Qui si preannuncia la triste sorte – ma fino ad un certo punto - di Gesù: essere misconosciuto dai suoi e dal popolo d’Israele, destinatario primo delle promesse di salvezza di Dio. Si arriverà al momento della morte in cui giusto un centurione romano, ai piedi della croce, lo riconobbe figlio di Dio, vedendolo morire — dice l’evangelista Marco — “in quel modo”.
Non venga a mancare a noi, eventuali cristiani del terzo millennio, la stessa cosa che mancò ai compaesani di Gesù: lo sguardo del cuore. Questi, infatti, si fermarono alla carne, alla superficie: «Non è costui il figlio di Giuseppe?». Ma non seppero intuire nel profondo la verità della persona che avevano davanti. È come se vedendo dei cristiani a Messa ci limitassimo a dire: “un gruppo di persone che prega” senza intuire che lì c’è il Corpo spirituale — quindi reale — di Cristo che prega Dio Padre, in spirito e verità.

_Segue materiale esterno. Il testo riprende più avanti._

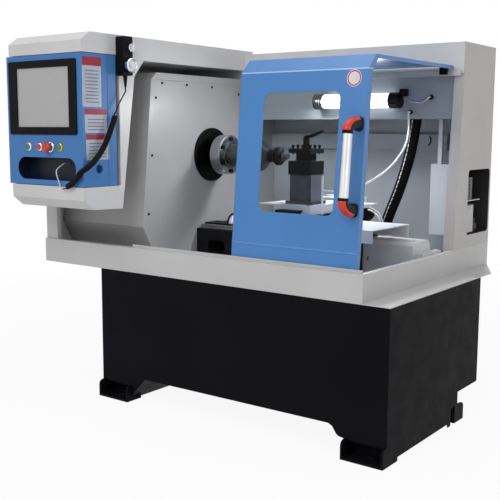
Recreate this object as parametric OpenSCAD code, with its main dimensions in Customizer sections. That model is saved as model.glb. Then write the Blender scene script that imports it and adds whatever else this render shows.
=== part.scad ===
// Wheel rim lathe: a bed lathe in a sheet-metal enclosure that turns the face of a car wheel held on a mandrel.
// Millimetres, +Z up, front faces -Y, origin on the floor at the middle of the machine's outline.

/* [Cabinet] */
// Height of the cabinet's top above the floor
base_h = 545; // [400:1:700]
// Depth of the cabinet
base_d = 770; // [600:1:1000]
// Height of the front panel's bottom edge
base_gap = 110; // [60:1:160]
// Wall thickness of the cabinet
base_t = 4; // [2:0.5:8]
// Depth of the low part of the cabinet, from its front
skirt_d = 583; // [400:1:700]
// Width of one foot
foot_w = 165; // [120:1:220]
// Length of one foot, front to back
foot_l = 83; // [60:1:120]
// Height of a foot's cheeks
foot_h = 68; // [40:1:100]
// How far the front feet stand out in front of the cabinet
foot_out = 25; // [0:1:50]
// Length of the anchor slot
slot_l = 45; // [30:1:80]
// Width of the anchor slot
slot_w = 20; // [12:1:30]

/* [Tray and enclosure] */
// Width of the chip tray and enclosure
tray_w = 1595; // [1300:1:2000]
// Depth of the chip tray and enclosure
tray_d = 1100; // [1000:1:1300]
// Height of the chip tray's wall
tray_h = 101; // [70:1:140]
// Overhang of the tray past the cabinet's left end
tray_over = 350; // [100:1:450]
// Width of the ledge right of the tray
ledge_w = 105; // [40:1:160]
// Depth of the ledge
ledge_d = 879; // [780:1:1000]
// Height of the enclosure above the tray
wall_h = 823; // [780:1:1000]
// Sheet thickness
sheet = 3; // [2:0.5:5]
// Height of the header box
header_h = 123; // [80:1:160]
// Depth of the header box
header_d = 321; // [280:1:360]
// Depth of the right side panel at its foot
side_d = 370; // [330:1:420]
// Lean of the right side panel's front edge
side_lean = 54; // [0:1:80]
// Width of the side panels' front flanges
flange_w = 40; // [20:1:80]
// Height of the lamp panel
lamp_panel_h = 176; // [120:1:220]
// Width of the side window
side_win_w = 230; // [150:1:240]
// Height of the side window
side_win_h = 267; // [150:1:300]

/* [Headstock] */
// Distance of the spindle axis behind the tray's front
spin_y = 547; // [500:1:600]
// Height of the spindle axis above the floor
spin_z = 1012; // [980:1:1060]
// Distance of the spindle face panel from the tray's left end
face_x = 499; // [470:1:520]
// Radius of the spindle journal
journal_r = 60; // [50:0.5:70]
// Radial running clearance of the journal
journal_gap = 0.05; // [0.02:0.01:0.1]
// Outer radius of the black cover ring
ring_r = 119; // [100:1:140]
// Thickness of the black cover ring
ring_t = 12; // [6:1:20]
// Radius of the spindle flange
nose_r = 87; // [75:1:95]
// Thickness of the spindle flange
nose_t = 52; // [30:1:60]
// Distance of the flange's rear face from the face panel
nose_out = 61; // [20:1:80]
// Radius of the mandrel behind the jaws
arbor_r = 48; // [40:1:54]
// Radius of the centring cone
cone_r = 66; // [50:1:80]
// Radius of the mandrel's thread
thread_r = 20; // [15:1:24]
// Radius of the hand nut
nut_r = 39; // [32:1:45]

/* [Bed and slides] */
// Width of the bed
bed_w = 204; // [160:1:240]
// Height of the bed's rail seats above the floor
bed_h = 686; // [660:1:700]
// Length of the bed
bed_l = 830; // [780:1:840]
// Distance between the guide rails' centres
rail_pitch = 148; // [120:1:160]
// Width of a guide rail
rail_w = 20; // [15:1:25]
// Height of a guide rail
rail_h = 18; // [12:1:22]
// Radius of the arched way cover
arch_r = 40; // [30:1:42]
// Length of the saddle
saddle_l = 200; // [160:1:220]
// Distance of the saddle's left face from the spindle face panel
saddle_out = 507; // [490:1:520]
// Width of the cross slide
cross_w = 170; // [140:1:190]
// Width of the tool riser
riser_w = 100; // [80:1:120]
// Width of the tool post block
post_w = 102; // [80:1:120]
// Height of the tool post block
post_h = 102; // [80:1:120]
// Height of the tool post's clamping gap
post_gap = 30; // [24:1:36]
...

Diceva Pavel Florenskij che non c’è nulla di visibile che non sia segno di una realtà invisibile. Continuerà ad accadere, come già è accaduto, che uomini non evangelizzati sapranno riconoscere nelle cose umane la luce divina che Dio vi ha posto, dato che tutte le cose in Cristo sussistono (Cfr. Col 1,17). Speriamo invece che non accada più che ci siano se-dicenti cristiani incapaci di credere all’incarnazione, incapaci di credere che il Signore si è reso visibile nella carne di un uomo (cfr Gv 1,14), incapaci di credere o di intuire che nel prossimo fratello che incontreremo — di una razza diversa, di un orientamento sessuale diverso dal nostro, o forse anche macchiato da colpe gravissime — resterà sempre impressa l’immagine e la dignità umano-divina di Cristo salvatore.